Provided records:
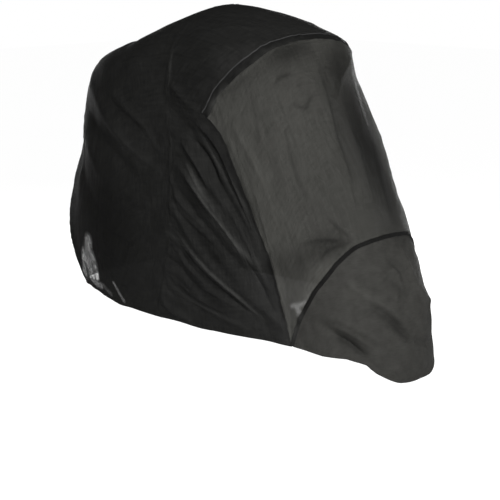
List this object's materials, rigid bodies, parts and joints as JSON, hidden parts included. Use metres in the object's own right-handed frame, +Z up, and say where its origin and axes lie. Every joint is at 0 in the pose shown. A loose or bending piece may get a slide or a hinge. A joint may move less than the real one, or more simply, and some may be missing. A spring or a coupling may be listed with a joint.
{
  "type": "stroller mosquito net cover",
  "caption": "Fitted mosquito net cover for a pushchair: dark mesh hood and back, sheer window and woven toe piece, hollow and open below.",
  "frame": {"origin": "underside of the hood's cloth at its crest, in the middle of its width, where what it covers holds it up", "axes": "+Z up, +Y towards the back, +X towards the far side of the picture; the window and toe face -Y"},
  "size_m": [0.5317, 1.1735, 0.8765],
  "materials": {
    "dark_mesh": "fine knitted mesh, matt",
    "window_mesh": "sheer knitted mesh, matt",
    "woven_cloth": "plain woven, matt",
    "binding": "woven tape, matt",
    "piping": "corded, soft sheen"
  },
  "bodies": {
    "root": {"hood_panel": "dark_mesh", "back_panel": "dark_mesh", "window_panel": "window_mesh", "foot_panel": "woven_cloth", "foot_binding": "binding", "bow_band": "binding", "bow_piping": "piping"}
  },
  "joints": []
}
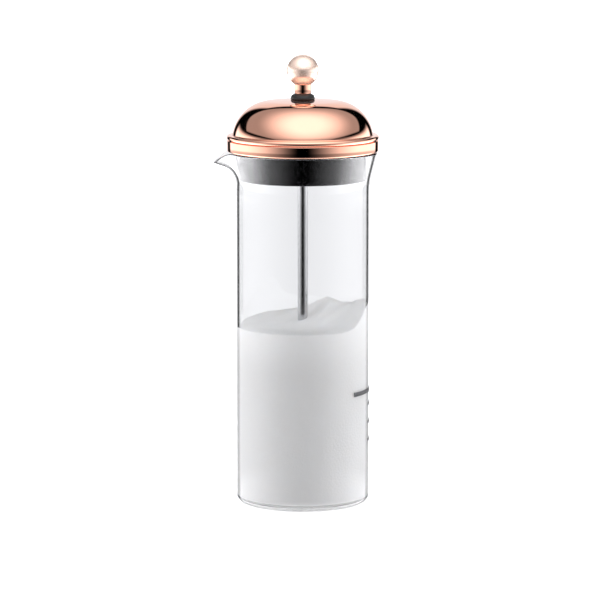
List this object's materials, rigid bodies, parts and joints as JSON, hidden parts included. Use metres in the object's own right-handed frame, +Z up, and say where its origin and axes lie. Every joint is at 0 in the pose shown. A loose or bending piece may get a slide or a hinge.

Aim: Print the entries exactly. Include every one.

The completed task:
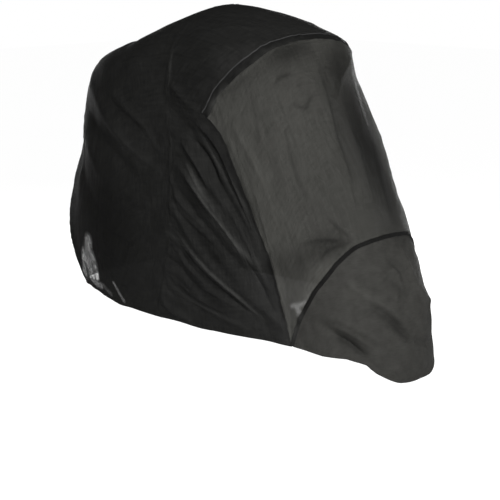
List this object's materials, rigid bodies, parts and joints as JSON, hidden parts included. Use metres in the object's own right-handed frame, +Z up, and say where its origin and axes lie. Every joint is at 0 in the pose shown. A loose or bending piece may get a slide or a hinge. A joint may move less than the real one, or more simply, and some may be missing. A spring or a coupling may be listed with a joint.
{
  "type": "stroller mosquito net cover",
  "caption": "Fitted mosquito net cover for a pushchair: dark mesh hood and back, sheer window and woven toe piece, hollow and open below.",
  "frame": {"origin": "underside of the hood's cloth at its crest, in the middle of its width, where what it covers holds it up", "axes": "+Z up, +Y towards the back, +X towards the far side of the picture; the window and toe face -Y"},
  "size_m": [0.5317, 1.1735, 0.8765],
  "materials": {
    "dark_mesh": "fine knitted mesh, matt",
    "window_mesh": "sheer knitted mesh, matt",
    "woven_cloth": "plain woven, matt",
    "binding": "woven tape, matt",
    "piping": "corded, soft sheen"
  },
  "bodies": {
    "root": {"hood_panel": "dark_mesh", "back_panel": "dark_mesh", "window_panel": "window_mesh", "foot_panel": "woven_cloth", "foot_binding": "binding", "bow_band": "binding", "bow_piping": "piping"}
  },
  "joints": []
}
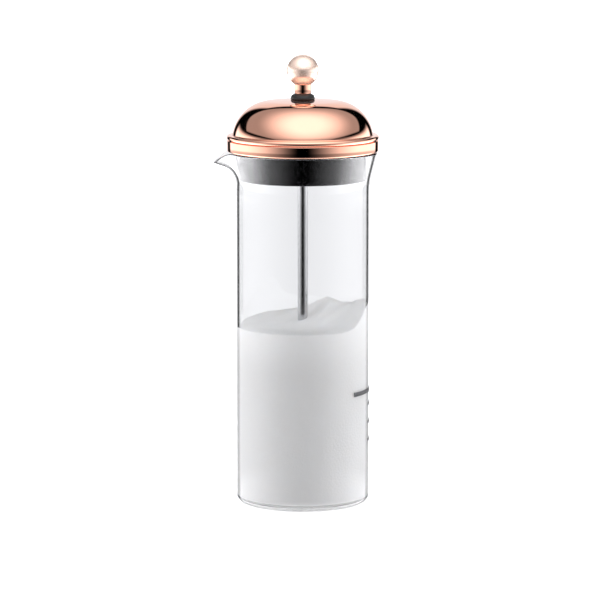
List this object's materials, rigid bodies, parts and joints as JSON, hidden parts included. Use metres in the object's own right-handed frame, +Z up, and say where its origin and axes lie. Every joint is at 0 in the pose shown. A loose or bending piece may get a slide or a hinge.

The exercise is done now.